Professionals readily acknowledge their indebtedness to feminists for calling attention to the problem of rape. However, they fail to understand that feminists themselves recognized the problem of rape only after seeing, in political terms, how rape enables men to have power over women. Feminists saw that their oppression as women stemmed in part from the ability of men to terrorize and intimidate them; and thus recognized the need to organize with other women to eliminate the source of men's unequal power. Professionals often seem not to feel a need to relate to political activism outside of the institutional structures. The pressure which forced institutions to begin to deal with rape in the first place developed out of the political activities of feminists. There
is no reason to believe that further change will come from within those institutions, or from professionals who are accountable only to the institutions.
There are often many excuses given for professionals who ignore community women dealing with rape. Usually the project involved is a rape crisis center which, due to
lack of resources, is unable to provide as comprehensive and as dependable a service as
an institution. Rather than make their skills accessible to these groups, or find ways
of providing resources to these groups, many professionals start their own projects with funding that they are able to obtain because of their professional status.
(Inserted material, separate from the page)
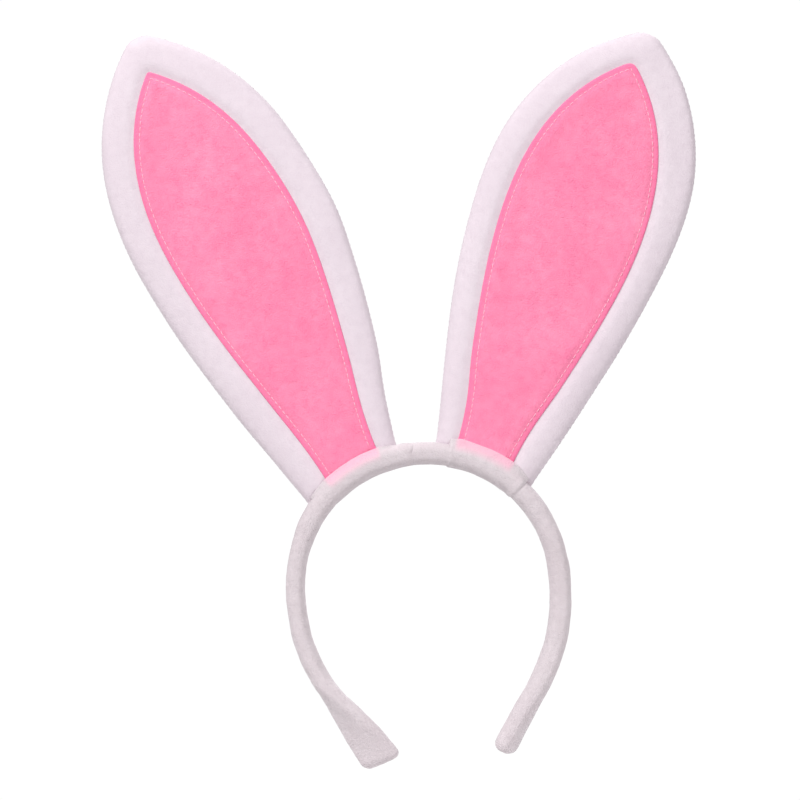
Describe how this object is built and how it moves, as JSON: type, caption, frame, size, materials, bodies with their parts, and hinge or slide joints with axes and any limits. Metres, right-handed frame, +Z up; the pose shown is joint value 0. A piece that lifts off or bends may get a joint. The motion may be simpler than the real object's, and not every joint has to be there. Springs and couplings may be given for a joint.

Many community-based, f0minist groups have been asked for free advice by these professionals. Thus, when
it comes to gaining information, skills, etc., professionals are often willing to consider non-professionals working in the issue to be their peers. However, when it comes to determining who should receive the funds in a particular community, or who has credibility, professionals are given automatic preference.
Basically, we feel it is necessary to examine many of the premises upon which professionalism rests, not just within anti-rape organizing, but in terms of the general implications of professionalism in our society.
We do this not with the intention of disparaging individual professionals, many of whom are a progressive element within their various fields.
We feel that professionalism is a means of maintaining class distinctions in this society. Professional degrees are not readily obtainable by all members of society, nor are they necessarily accessible to the most capable individuals. Instead, educational opportunities and encouragement are provided primarily to the middle class. While some aggressive individuals from working or lower class backgrounds have been able to become professionals, members of these classes have much less expectation of gaining professional careers than middle class individuals.
Meanwhile, there are no structures through which professionals (and non-professionals) can be accountable to their communities. In the absence of structures, accountability comes through individual conscience. Instead, professionals are encouraged to
be accountable mainly to their professions and to the institutions which employ them"
This encouragement is present in the form of professional associations, status which is bestowed upon the professions, and the mystification of professional knowledge. Certainly professional skills are needed to do specific jobs, but having skills does not automatically qualify one to make decisions regarding where or how those skills should be applied. These are decisions which society as a whole should make; and people whose lives are affected by those decisions should have a major say in making them.